To: scsh@martigny.ai.mit.edu
Subject: Re: Ousterhout article on scripting applies to scheme
From: "Michael D. Kersey" <mdkersey@hal-pc.org>
Date: Thu, 27 Mar 1997 19:59:04 -0500
Organization: Houston Area League of PC Users
Reply-to: mdkersey@hal-pc.org
Richard Coleman wrote:

> 

> I just read a new white paper written by John Ousterhout

> about scripting languages, called

> 

> Scripting: Higher-Level Programming for the 21st Century

> (available at http://www.sunlabs.com/people/john.ousterhout)

> 

< snipped > 


I don't think that there is anything really new in this paper, although
it is good to revisit what was said in it. Everything that Osterhout
says about scripting languages vs systems languages was said years ago
in another context: 4GL's vs 3GL. Further, if we assume this is the same
argument, plenty of statistics exist to support the productivity
advantages of 4GL's(scripting languages) over 3GL's(system programming
languages) in application development. 



IMHO Lisp and Scheme are properly tagged as "5GL's"; you have a (true)
sense of power with these languages. But indeed they could use some of
the interfaces of the younger scripting languages(or 4GL's) that you
list,  especially with regard to databases and the common GUI's.



A detail: I still don't consider VB either a 4GL or a scripting language
as Osterhout describes for several reasons. For example, despite the
fact that you can use typeless "variant" variables in VB, it is almost
never

done in practice. Au contraire, most of the VB lore and literature
recommends avoiding the variant data type because of the ensuing
problems (either with the programmers' understanding of what's happening
or with VB's unique approach to use of that data type). 

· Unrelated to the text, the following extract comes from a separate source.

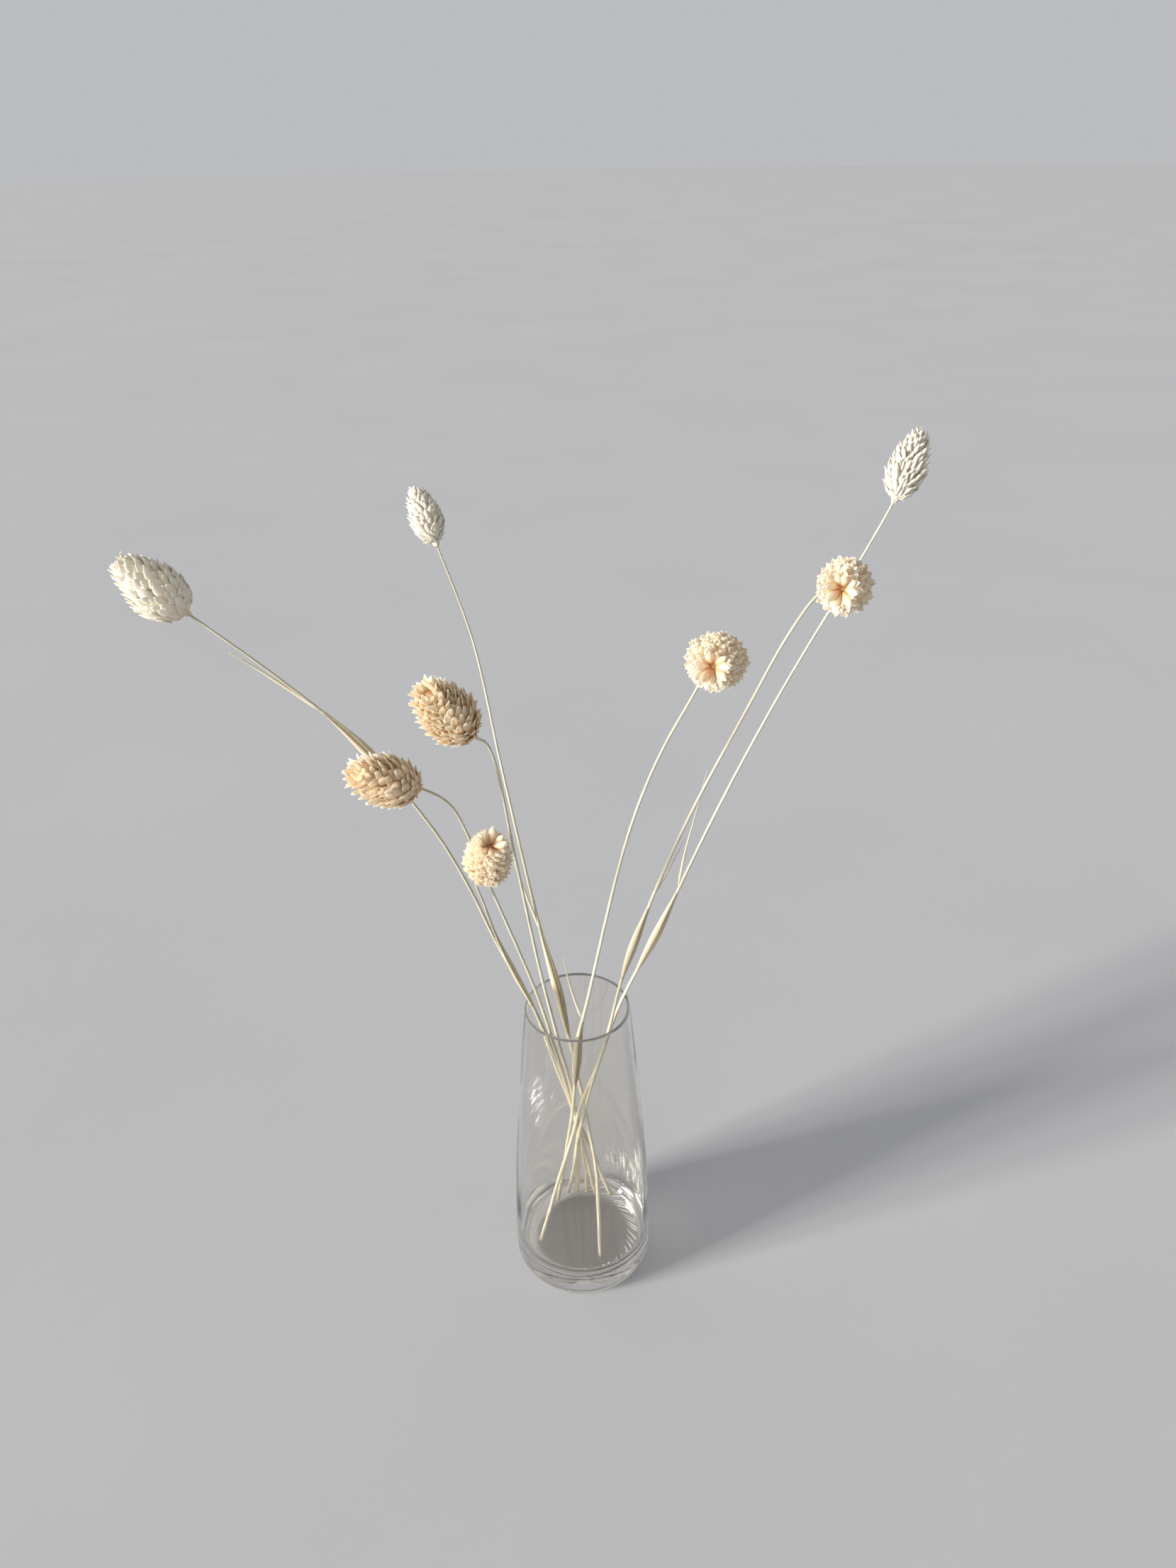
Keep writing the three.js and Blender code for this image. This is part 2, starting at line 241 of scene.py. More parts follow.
# The collar of small bracts round each neck: the length, depth and half width of one, and its place
COLLAR_GLUMES = 7
COLLAR_SIZE = np.array((3.4, 0.35, 0.75))
COLLAR_SIZE_PLAY = (0.8, 1.1)
COLLAR_ANGLE_PLAY = 0.2
COLLAR_ROOT_DEPTH = (0.8, 2.2)
COLLAR_ROOT_RADIUS = 0.35
COLLAR_TIP_HEIGHT = 1.5
COLLAR_TIP_RADIUS = (1.2, 2.0)

# How the spikelets of each head stand. A spikelet is a pair of folded glumes: its length, its half depth
# from the middle to a keel and its half width are given, then the distance between neighbours, how far
# they lean from the axis at the base, middle and tip in degrees, how far the keels' tips part, how much
# of a closed ovoid the head is (a lower share leaves an open crown), how far its last tips stand beyond
# it, the radius left open inside the crown, how far each spikelet is twisted, the oval of its
# cross-section, and how far above the neck it starts.
PEACH_LOOK = dict(
    length=7.4, depth=0.55, width=1.5, pitch=2.9, lean=(56, 50, 60), gape=(0.2, 0.8), blunt=0.87,
    beyond=0, eye=0.8, twist=0.2, oval=(1, 1), start=0,
)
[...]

Instead I would put VB in a class by itself, a KGL (kludged generation
language). It's development parallels Microsoft's BORG development
methodology in the small: incorporate every possible feature into a
product until either a) you simply can't support the product any more
due to it's complexity and internal inconsistencies, or b) the users
can't use the product anymore for the same reason.